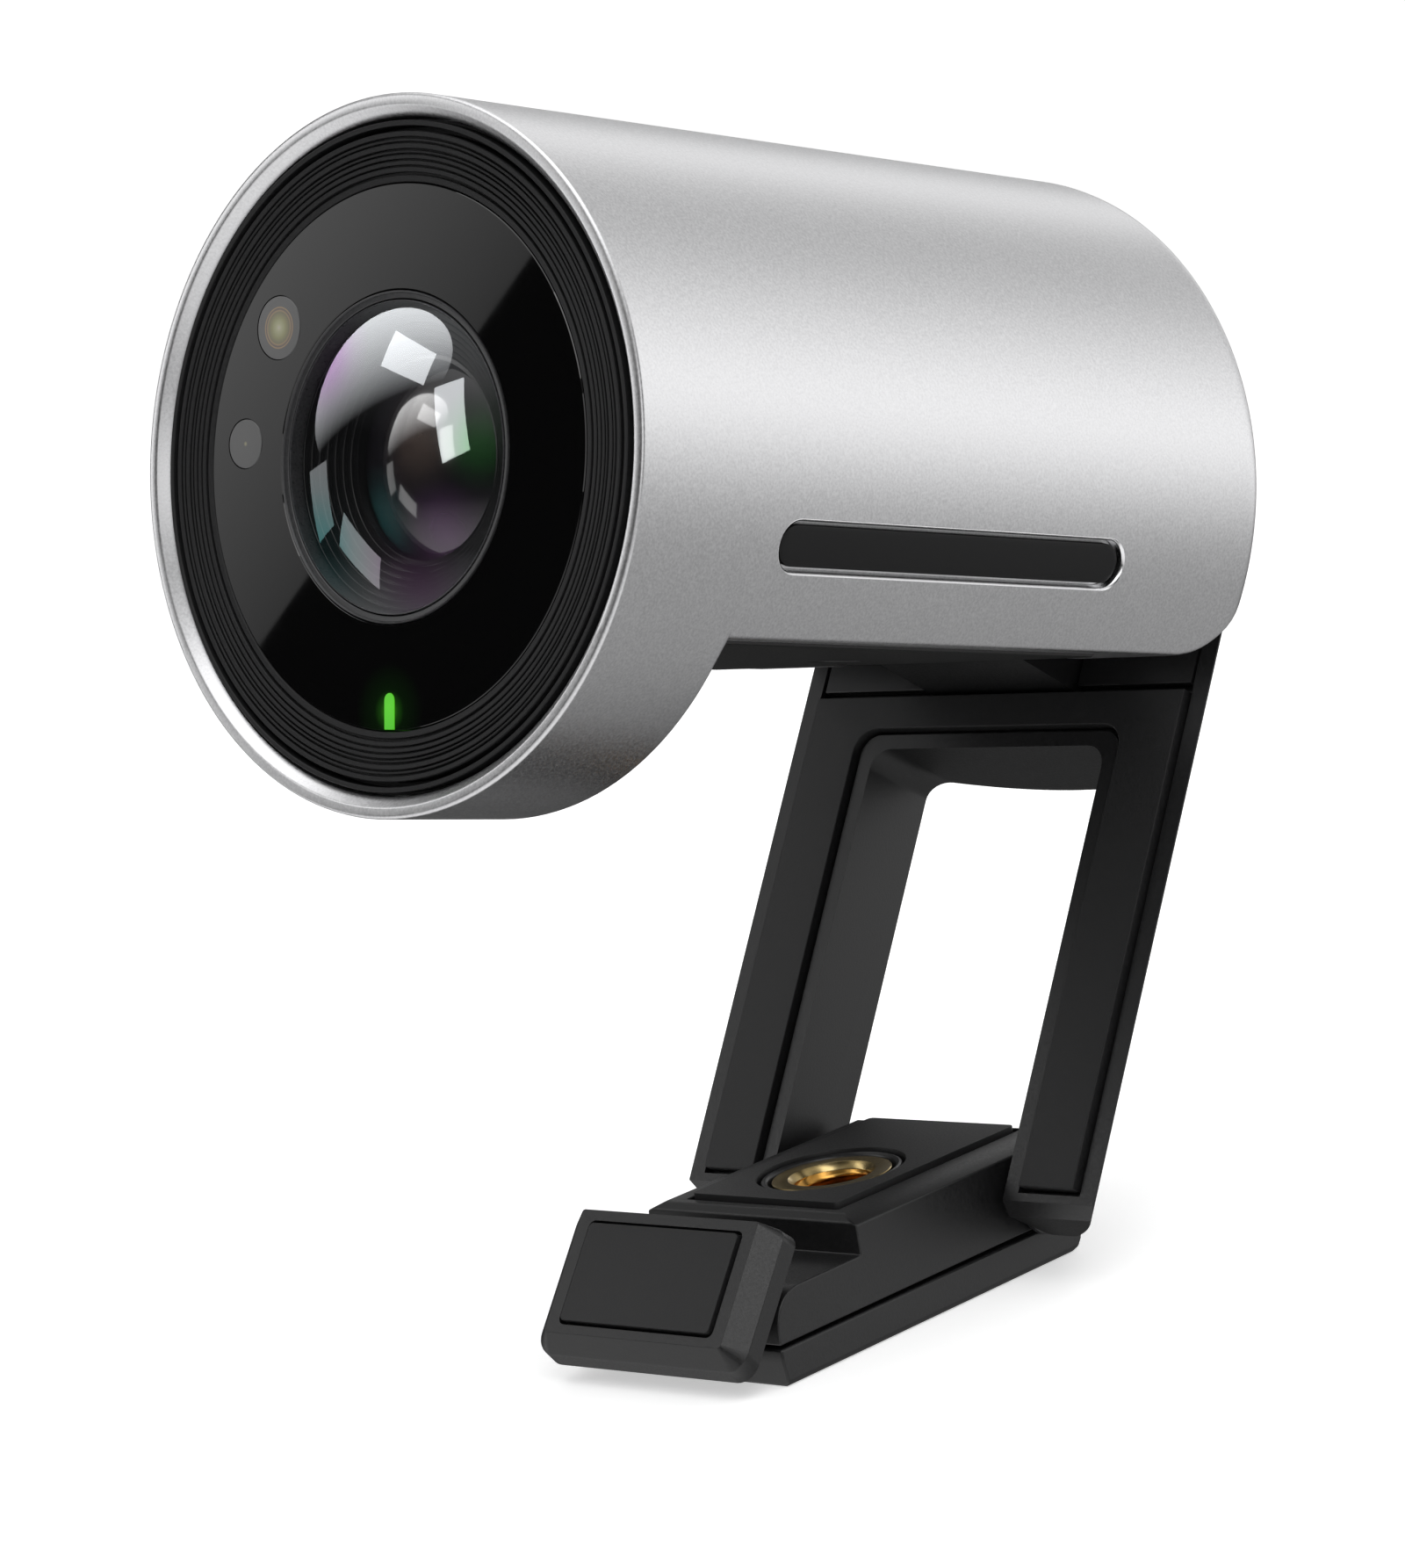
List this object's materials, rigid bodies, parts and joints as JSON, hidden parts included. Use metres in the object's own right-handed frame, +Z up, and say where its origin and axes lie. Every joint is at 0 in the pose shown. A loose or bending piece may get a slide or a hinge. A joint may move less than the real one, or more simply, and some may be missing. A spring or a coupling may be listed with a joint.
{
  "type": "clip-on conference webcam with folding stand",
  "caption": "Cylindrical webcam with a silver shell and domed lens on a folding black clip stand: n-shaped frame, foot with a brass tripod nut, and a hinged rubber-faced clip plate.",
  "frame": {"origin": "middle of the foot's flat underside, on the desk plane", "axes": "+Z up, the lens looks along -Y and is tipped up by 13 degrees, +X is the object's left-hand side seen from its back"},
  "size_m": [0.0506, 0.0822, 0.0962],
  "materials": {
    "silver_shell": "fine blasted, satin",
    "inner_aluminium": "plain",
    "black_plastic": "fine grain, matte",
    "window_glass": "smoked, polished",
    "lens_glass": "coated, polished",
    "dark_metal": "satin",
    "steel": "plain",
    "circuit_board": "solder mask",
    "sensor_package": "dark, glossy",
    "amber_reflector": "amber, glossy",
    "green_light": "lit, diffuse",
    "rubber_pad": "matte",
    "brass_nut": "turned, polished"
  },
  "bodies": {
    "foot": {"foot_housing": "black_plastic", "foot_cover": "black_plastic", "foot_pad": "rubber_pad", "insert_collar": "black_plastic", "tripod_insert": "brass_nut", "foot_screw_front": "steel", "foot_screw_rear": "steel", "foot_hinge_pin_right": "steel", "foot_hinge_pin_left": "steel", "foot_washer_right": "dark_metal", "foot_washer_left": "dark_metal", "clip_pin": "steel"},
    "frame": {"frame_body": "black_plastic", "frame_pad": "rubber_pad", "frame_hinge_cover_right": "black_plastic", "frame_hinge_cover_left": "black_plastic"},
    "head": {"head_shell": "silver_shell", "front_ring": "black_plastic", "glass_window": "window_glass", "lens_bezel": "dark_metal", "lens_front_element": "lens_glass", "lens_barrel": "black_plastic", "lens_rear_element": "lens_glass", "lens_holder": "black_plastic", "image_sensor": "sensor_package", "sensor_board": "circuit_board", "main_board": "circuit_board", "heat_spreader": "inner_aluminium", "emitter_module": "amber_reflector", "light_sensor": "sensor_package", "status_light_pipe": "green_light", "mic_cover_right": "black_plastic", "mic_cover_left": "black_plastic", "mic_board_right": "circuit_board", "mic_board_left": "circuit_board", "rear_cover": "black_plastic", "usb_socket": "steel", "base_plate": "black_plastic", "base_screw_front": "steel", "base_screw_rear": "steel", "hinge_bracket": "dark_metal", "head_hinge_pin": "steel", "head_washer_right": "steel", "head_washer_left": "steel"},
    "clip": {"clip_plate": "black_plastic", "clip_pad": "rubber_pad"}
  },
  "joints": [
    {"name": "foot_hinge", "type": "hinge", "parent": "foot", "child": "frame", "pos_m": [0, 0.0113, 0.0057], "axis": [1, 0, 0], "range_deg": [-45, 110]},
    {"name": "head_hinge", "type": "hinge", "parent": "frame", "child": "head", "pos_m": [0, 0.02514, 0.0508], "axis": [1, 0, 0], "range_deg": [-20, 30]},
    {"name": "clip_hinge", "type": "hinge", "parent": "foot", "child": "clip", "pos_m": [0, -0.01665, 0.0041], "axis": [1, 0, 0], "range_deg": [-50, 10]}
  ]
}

• • • • •

(Instructions for the task) Find the lines containing "bodies" and list every one of them.

(Finished task)
List this object's materials, rigid bodies, parts and joints as JSON, hidden parts included. Use metres in the object's own right-handed frame, +Z up, and say where its origin and axes lie. Every joint is at 0 in the pose shown. A loose or bending piece may get a slide or a hinge. A joint may move less than the real one, or more simply, and some may be missing. A spring or a coupling may be listed with a joint.
  "bodies": {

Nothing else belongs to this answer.